We Live in Water is a darkly comic, heartfelt collection of stories from a “ridiculously talented writer” (New York Times), “one of the freshest voices in American literature” (Dallas Morning News).
PUBLISHERS WEEKLY
Title notwithstanding, most of the characters in Walter's short stories live in Spokane, Wash., but they are often under water, or nearly so. Spokane, as Walter makes clear, bears little relationship to Portland or Seattle, the Pacific Northwest's name-brand cities. There are no locavores here, and the one potential latte drinker is stuck in Spokane doing his court-mandated community service and prefers scotch, anyway.
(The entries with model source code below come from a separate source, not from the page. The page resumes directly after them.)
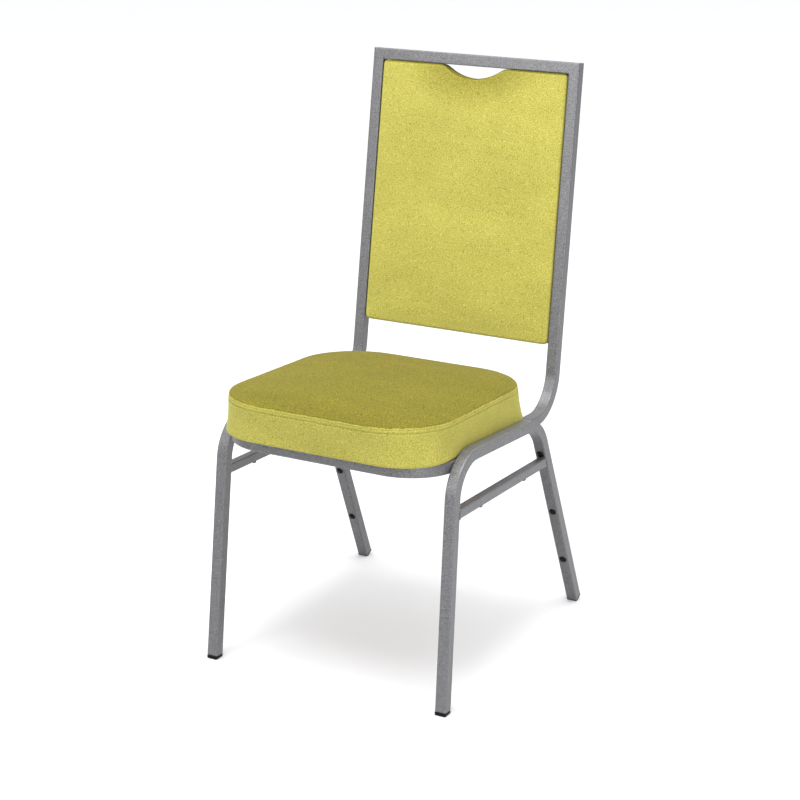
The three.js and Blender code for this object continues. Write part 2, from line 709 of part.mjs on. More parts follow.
// The outer back: a flat tray whose rim is notched where the lugs pass.
function rearPanel() {
  const base = slab(padOutline(0), PAD_REAR, PAD_REAR + REAR_PANEL);
  const outer = slab(padOutline(0), PAD_REAR, lugFront);
  const inner = slab(padOutline(REAR_PANEL_RIM), PAD_REAR - OVERRUN, lugFront + OVERRUN);
  let body = base.add(outer.subtract(inner));
  const half = LUG_WIDTH / 2 + GAP;
  const reach = 2 * REAR_PANEL_RIM;
  for (const height of lugStations)
    for (const side of [-1, 1]) {
      const x = side * padHalfWidth(height);
      const notch = roundedRectangle(
        new THREE.Shape(), x - reach, height - half, x + reach, height + half, SMALLEST_FILLET,
      );
      body = body.subtract(slab(notch, PAD_REAR + REAR_PANEL, lugFront + OVERRUN));
    }
  return body;
}

function lug(side, height) {
  const outer = uprightX(height + LUG_WIDTH / 2) - TUBE / 2 - GAP;
  const [x0, x1] = side > 0 ? [outer - LUG_REACH, outer] : [-outer, -outer + LUG_REACH];
  const plate = roundedRectangle(
    new THREE.Shape(), x0, height - LUG_WIDTH / 2, x1, height + LUG_WIDTH / 2, TUBE_CORNER,
  );
  const low = lugFront - LUG_THICKNESS;
  const place = v(side * lugScrewX(height), height, 0);
  const hole = BACK_SCREW.shank + 2 * GAP;
  return drilled(slab(plate, low, lugFront), [place], hole, low - OVERRUN, lugFront + OVERRUN);
}

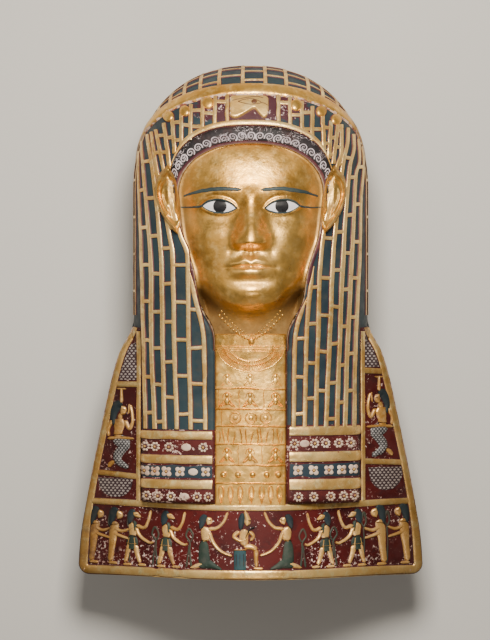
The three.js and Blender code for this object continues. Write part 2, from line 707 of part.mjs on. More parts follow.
// Shell, hollow inside, open at the nape and behind the chest plate
const shellLevels = 22;
const shellAround = 36;
const openingCut = prism(openingShape(0), openingFloorZ, wigFrontZ + cutReach);
const opened = shellBody(0, 0, shellLevels, shellAround).subtract(openingCut);
const behindFace = openingBlock(faceHollow, openingFloorZ - 25, wallThickness, hollowColumns, hollowRows);
const faceSkin = openingBlock(wigFrontZ + cutReach, faceHollow, wallThickness, hollowColumns, hollowRows);
const insideLevels = 13;
const insideAround = 22;
const inside = shellBody(wallThickness, 0, insideLevels, insideAround).subtract(faceSkin).add(behindFace);
const whole = wasm.Manifold.union([opened, ...pieces]);
const solid = whole.subtract(inside).subtract(openBack()).subtract(floorCut());

const mesh = solid.getMesh();
const geometry = new THREE.BufferGeometry();
geometry.setAttribute('position', new THREE.BufferAttribute(new Float32Array(mesh.vertProperties), 3));
geometry.setIndex(new THREE.BufferAttribute(new Uint32Array(mesh.triVerts), 1));
geometry.computeVertexNormals();

const gildedCartonnage = new THREE.MeshStandardMaterial({ color: 0xc8964a, roughness: 0.38, metalness: 0.7 });
const mask = new THREE.Mesh(geometry, gildedCartonnage);
mask.name = 'mask';

const group = new THREE.Group();
group.add(mask);

export default group;
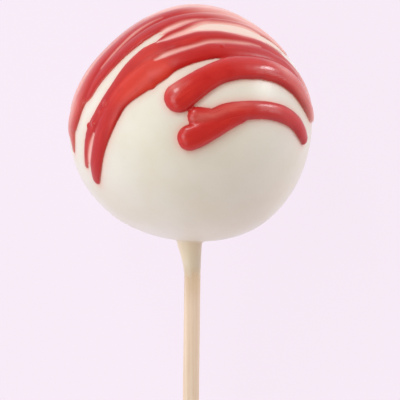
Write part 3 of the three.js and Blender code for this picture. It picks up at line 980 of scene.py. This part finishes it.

Walter (Beautiful Ruins) writes beautifully about hard luck divorced dads, addicts, con artists, working men trying to keep things together, and a few zombies who've made the Seattle of the future look a lot like the Spokane of the present, which Walter describes as a place where, no matter how big your house is, "you're never more than three blocks from a bad neighborhood." Both "Anything Helps" and "Don't Eat Cat" (rule #1 for zombies trying to hold down a job and an apartment) are included in 2012 best-of anthologies, but good as they are, the star is the title story, a heartbreaker set in a formerly seedy, now touristed part of Idaho. Darkly funny, sneakily sad, these stories are very, very good. You know the way Web sites recommend books by saying if you liked this, you'll like that? The algorithm for this debut collection is straightforward: if you like to read, you'll like this book.